In her laboratory, Anne Giersch has a freezer filled with the inner ears of 782 mice. And locked inside that freezer could be important info about the genetics behind hearing loss. But locked is the key word. Giersch, an assistant professor at Harvard University, has twice been denied the funding to probe further,The Boston Globe writes.
Giersch is one of many scientists from top universities featured in a report, to be released tomorrow, which argues flat federal funding at the NIH has clogged the research pipeline and put a generation of scientists at risk. Giersch, 44, who wants to study gene expression in inner ears to find what goes wrong with hearing loss, says her story is not unique.
"You can't throw a rock around Harvard without hitting a scientist who is having trouble getting funding," she tells the Globe. "In the old days - the old days being five years ago - (my proposal) would have been good enough to get funding. But not anymore."
Tomorrow's report, from a consortium of top universities including Harvard, Brown, and Duke, expands on a similar one released last year and articulates a broad concern that five years of flat funding at the NIH - which, with rising inflation, can be viewed as a funding decrease - is forcing scientists to downsize their labs and abandon innovation in favor of safer bets, the paper writes.
And there is a real concern that young scientists, who have witnessed their senior colleagues' struggles to get funding, will abandon research in favor of teach ing, clinical work, or the private sector, the Globe writes.
The paper offers another example: Rachelle Gaudet, a structural biologist at Harvard, is one of the scientists who say the current NIH funding system forced her to drastically scale back on an ambitious idea. Gaudet is interested in how our bodies sense pain and temperature though the proteins on the surface of our cells. There has been much research on how chemicals affect the structure of proteins, but, when she made her first proposal to the NIH five years ago, she was hoping to do pioneering work on how something physical - like heat - can alter that structure.

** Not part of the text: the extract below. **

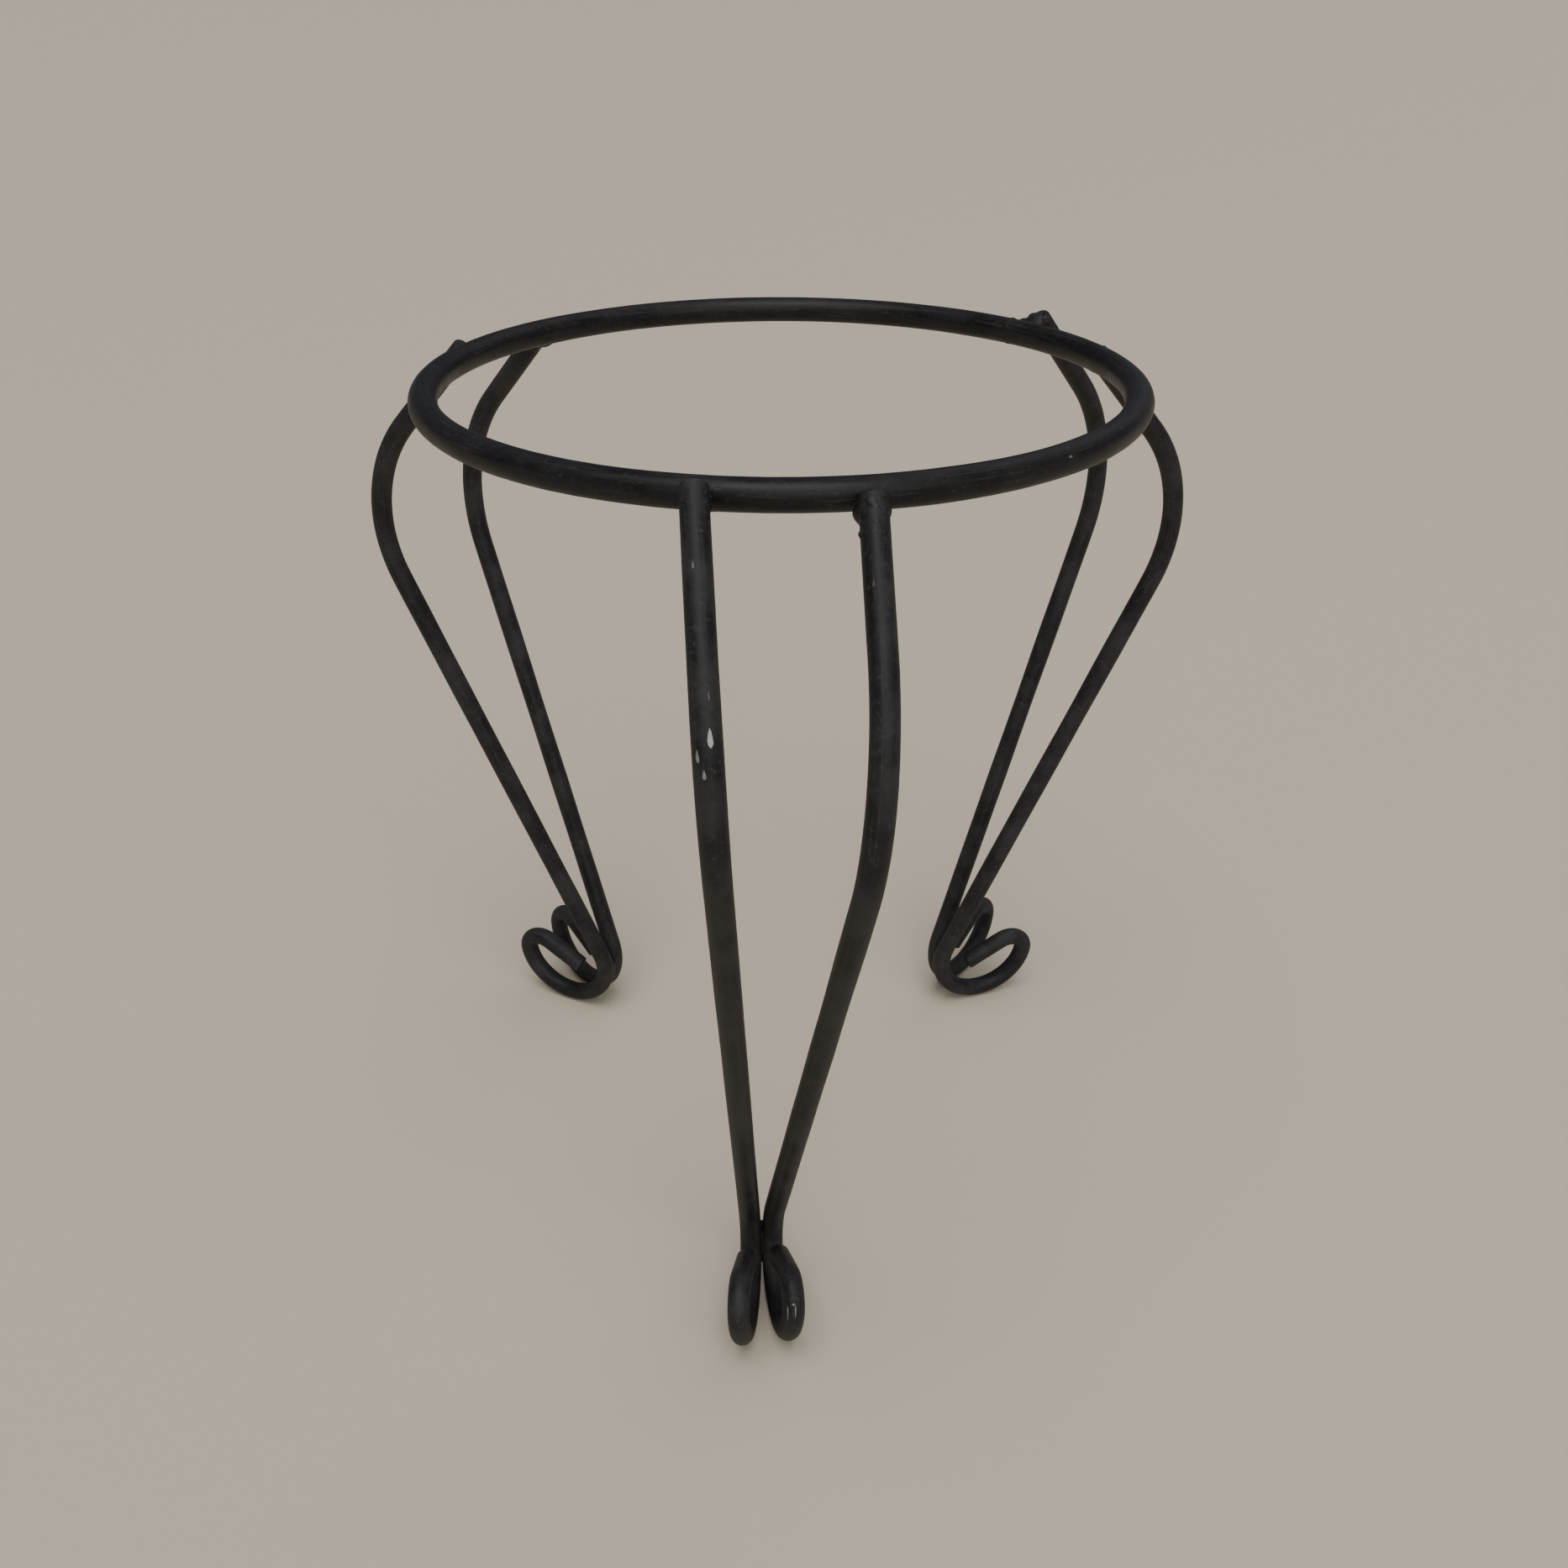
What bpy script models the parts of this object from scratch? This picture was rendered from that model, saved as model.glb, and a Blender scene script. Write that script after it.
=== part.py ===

Her initial proposal was to study the entire ion channel of a specific protein, the cell door that opens to allow the pain sensation in, with the hope that understanding that channel could allow for better treatments of the pain caused by inflammation, the paper writes. She was rejected. Four years and five iterations of the proposal later, she was finally approved for what she calls a "seriously watered down" study. "What's ironic," she tells the paper, "is that the [most recent NIH] reviewers said that what will ultimately be most interesting is to study the structure of the entire ion channel."
Gaudet, 33, tells the Globe that the current NIH system forced her to compromise because ambitious and potentially risky projects that shoot for a big payoff are often overlooked in favor of safer projects that promise safer results. For the scientists who want to pursue new areas of research, it's a Catch-22. "When you're applying for a faculty position, people want to hear big ideas," she tells the Globe. "Then when you get the position, you need to switch gears and present it to the NIH in a way that is fundable. It forces people who may be naturally innovative to be conservative, and that's bad because the time that people are often most willing and able to take risks is when they're just starting their careers."